Five opportunities to unlock value

Future growth will be driven not by deeper discounts or larger portfolios, but likely from shared intelligence and collaborative execution. We see five major opportunity areas to unlock transformational value from commercial collaboration.

JBP was consistently rated by retail and CPG respondents as the most impactful area of collaboration, yet it remains one of the least transformational in practice.

While JBP is nearly universal, it often reinforces existing ways of working instead of driving breakthrough growth.
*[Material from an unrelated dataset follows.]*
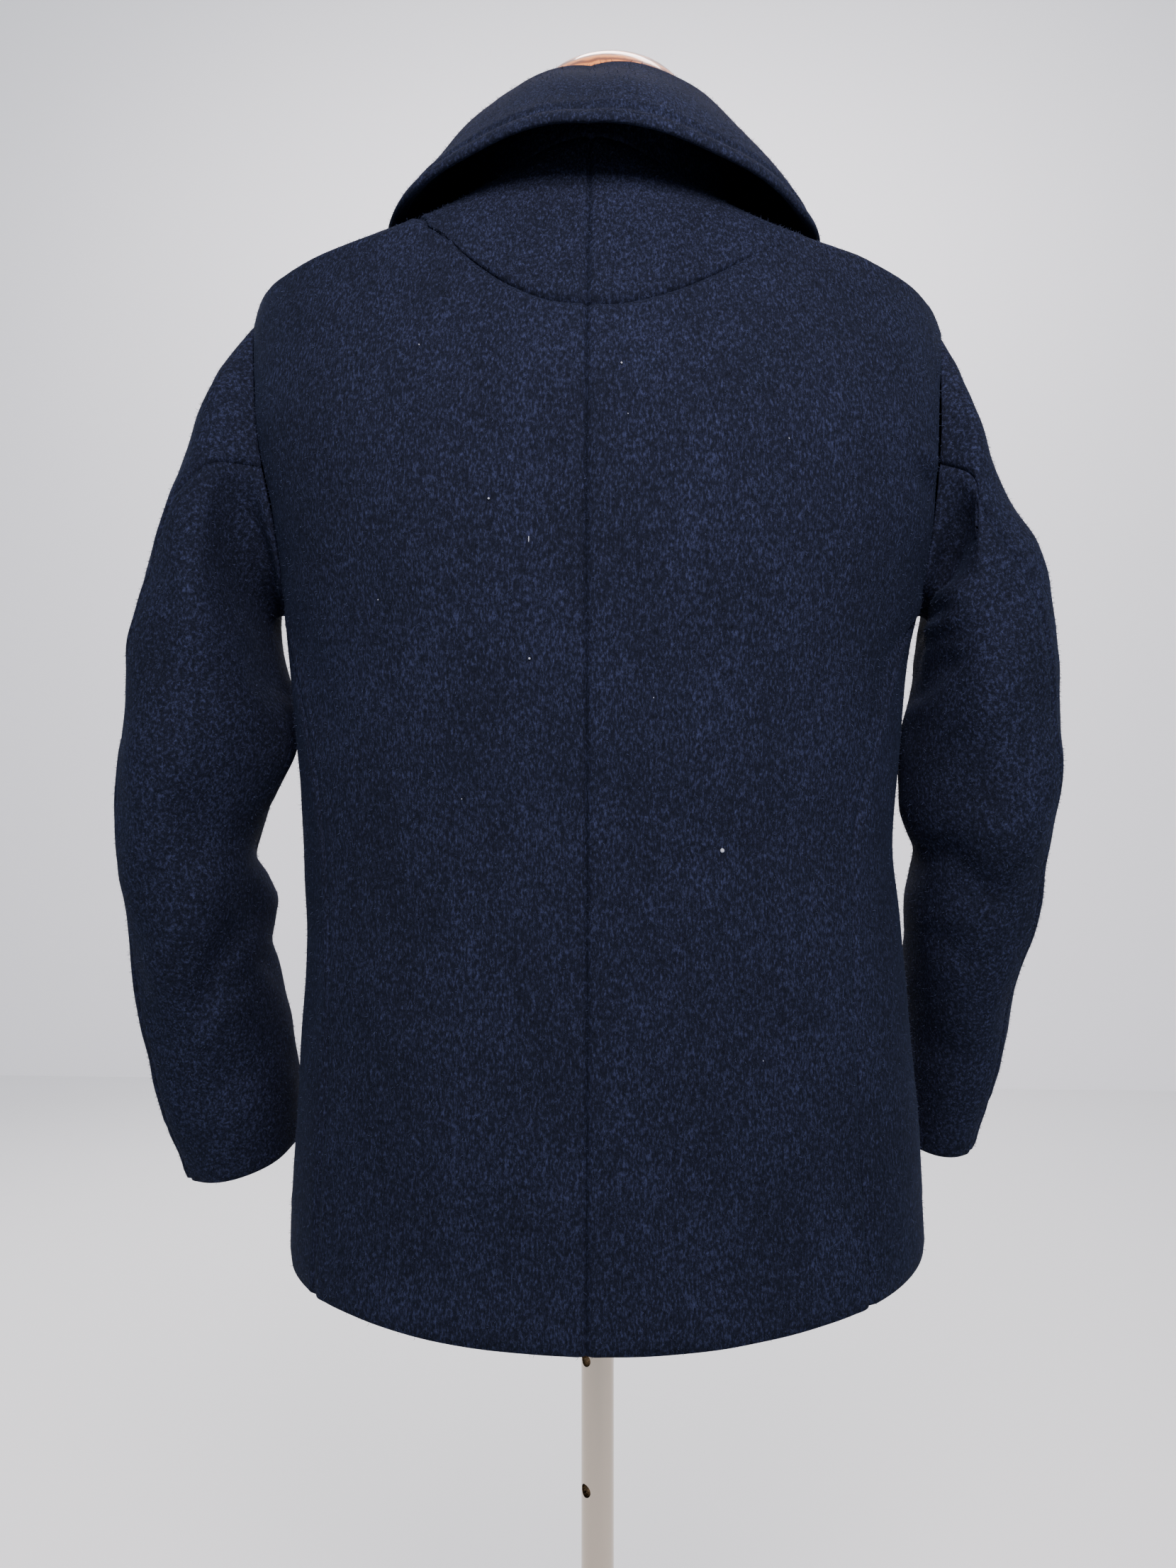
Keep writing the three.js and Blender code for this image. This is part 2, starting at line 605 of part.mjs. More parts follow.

As a result, joint business planning becomes an annual negotiation, not a mechanism for continuous, profitable growth.

Retailers and CPGs can redefine JBP as a real-time alignment system, supported by shared data, transparent targets, and AI-enabled decision-making. 

Retailers and CPGs are increasingly focused on utilizing RGM levers as a primary mechanism for commercial growth. Deloitte analysis indicates more than 80% of CPG companies highlight revenue growth management (RGM) as an important focus, based on publicly available comments.

However, the analysis and execution of these decisions remain somewhat disconnected across retailers and CPGs.

When retailers and CPGs align on a common RGM vision, they can improve not only price perception and promotional efficiency, but also category growth, profitability, and the shopper experience. 

With price-led growth reaching its limits and competition intensifying, especially from private labels, innovation is a strategic lever for market performance. Yet often, the innovation process is built around late-stage retailer engagement, limiting both relevance and speed to market.

CPGs often collaborate more deeply with retailers on incremental innovation (e.g., pack-price architecture), proving the foundation exists for a more holistic, joint approach. A more collaborative innovation model could include broader use of first-party data, joint ambition-setting, and AI-enabled concepting and design. 

RTM decisions affect availability, cost-to-serve, and service levels—core drivers of margin and overall shopper satisfaction. Both retailers and CPGs cite operational efficiency and profitability as key aspects of an effective route-to-market strategy. However, these organizations also recognize this as the area with the largest gap between current and desired level of collaboration.

An RTM opportunity begins with a shared view of priorities and a commitment to building a lower-cost, higher-service value chain together. Improving RTM outcomes involves a strategic, multi-year approach grounded in transparency and joint decision-making.

As growth becomes harder to unlock, both retailers and CPGs are increasingly constrained by capacity bottlenecks and low-value work. These constraints can directly limit collaborative potential.

This environment fuels a broader perception gap: While roughly 90% of retailers want stronger collaboration with CPG partners, CPGs perceive “a lack of desire” from retailers as the most prominent barrier. Capacity constraints, not willingness, may be the true culprit.

Closing the perception gap may require new ways of working and modern technologies that free teams to focus on value creation rather than administration.

The next era of advantage



Growth is no longer unlocked by isolated decisions or individual capabilities. It now emerges from how retailers and CPGs work together and how they share insight, align decisions, and execute with speed.

We believe the companies building collaboration into their commercial operating system will outpace an industry defined by cost pressure, shifting demand, and increasing complexity. Those that do not collaborate will likely struggle with growth and margin and miss opportunities only joint action can capture.

The next era of advantage belongs to the organizations that treat collaboration not as an initiative, but as a capability—one that drives relevance, resilience, and sustained growth.